Cela commence par disposer d'une procédure d'asile très robuste pour pouvoir entendre les besoins des familles désespérées et déterminer qui est le plus vulnérable et qui a une demande d'asile véritable - processus pour lequel HCR a aidé des gouvernements à mettre en oeuvre depuis des décennies.

J'appelle tous les gouvernements à respecter la Convention des Nations Unies relative au statut des réfugiés et le droit fondamental relatif aux droits de l'homme. En effet, il est à la fois nécessaire et possible de protéger les personnes qui fuient la persécution et la mort ainsi que de protéger ses concitoyens. On ne doit pas en être réduit à choisir l'un ou l'autre.

Nous avons des lois et des accords internationaux contraignants pour éviter précisément de céder à la tentation d'y déroger en période de pression intense. Nous savons de l'histoire récente que, lorsque nous nous écartons des lois et des principes fondamentaux, nous ne faisons que créer des problèmes plus graves pour l'avenir.

Ce matin, j'ai discuté avec une Maman paralysée suite à une blessure par balles d'un sniper dans une zone assiégée en Syrie. Elle passe son temps allongée dans une pièce unique où elle vit avec toute sa famille, dans une petite installation de fortune balayée par les vents glacés, ici dans la plaine de la Bekaa.

Jamais au cours de notre discussion, elle n'a demandé quoi que ce soit, jamais elle n'a cessé de sourire ou d'évoquer autre chose que son ardent désir pour ses enfants : qu'ils aient la chance d'aller à l'école et d'avoir une vie meilleure.

Quand je voyais son beau sourire, son mari dévoué et ses enfants prenant soin d'elle, j'ai éprouvé une forte admiration envers eux. Ce sont des héros pour moi.
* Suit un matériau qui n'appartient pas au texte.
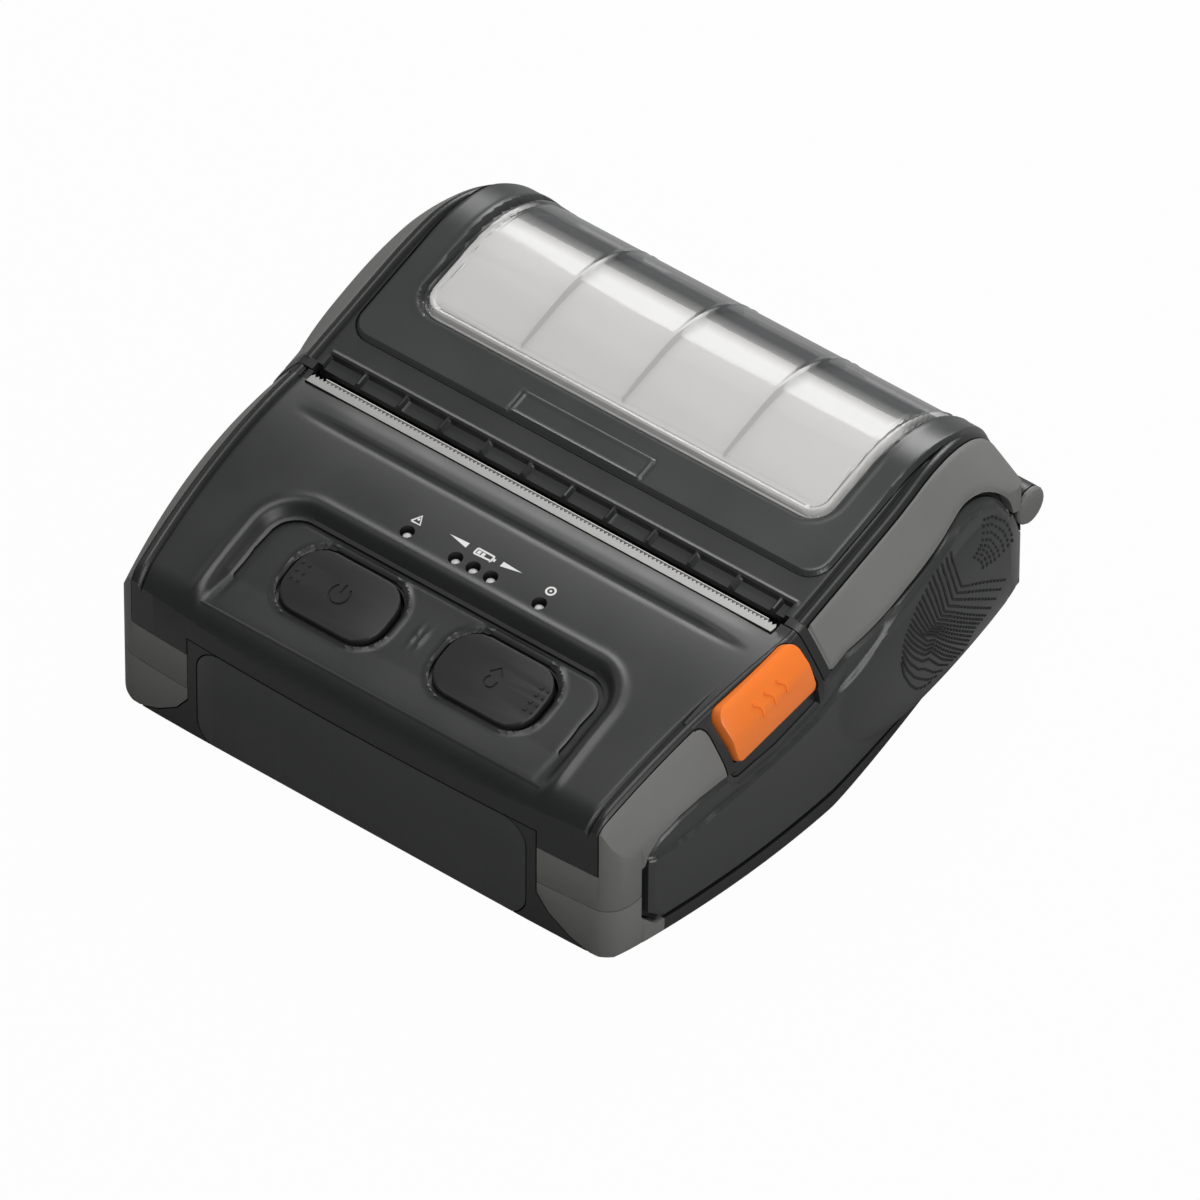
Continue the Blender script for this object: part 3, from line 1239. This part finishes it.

Et je me suis demandé : comment en sommes-nous arrivés à ce que ces survivants doués d'une si grande résilience soient rendus malgré eux à l'état de mendiants?

Nous pouvons aider les réfugiés et leur construire un environnement international plus sûr. Nous pouvons rétablir l'ordre dans tout ce chaos.

Selon moi, cela revient à la compréhension de la loi, au choix de ne pas avoir peur et à la volonté politique.

Pour le bien du peuple de la Syrie, et pour tous les réfugiés à travers le monde en quête désespérée de solutions auprès de la communauté internationale, j'espère que nous le ferons.

Et je souhaite également que le 15 mars l'an prochain verra une Syrie en paix et marquera le début d'une période de retours pour que les réfugiés concrétisent leur désir de rentrer chez eux.

Merci beaucoup.

Plus que quelques jours!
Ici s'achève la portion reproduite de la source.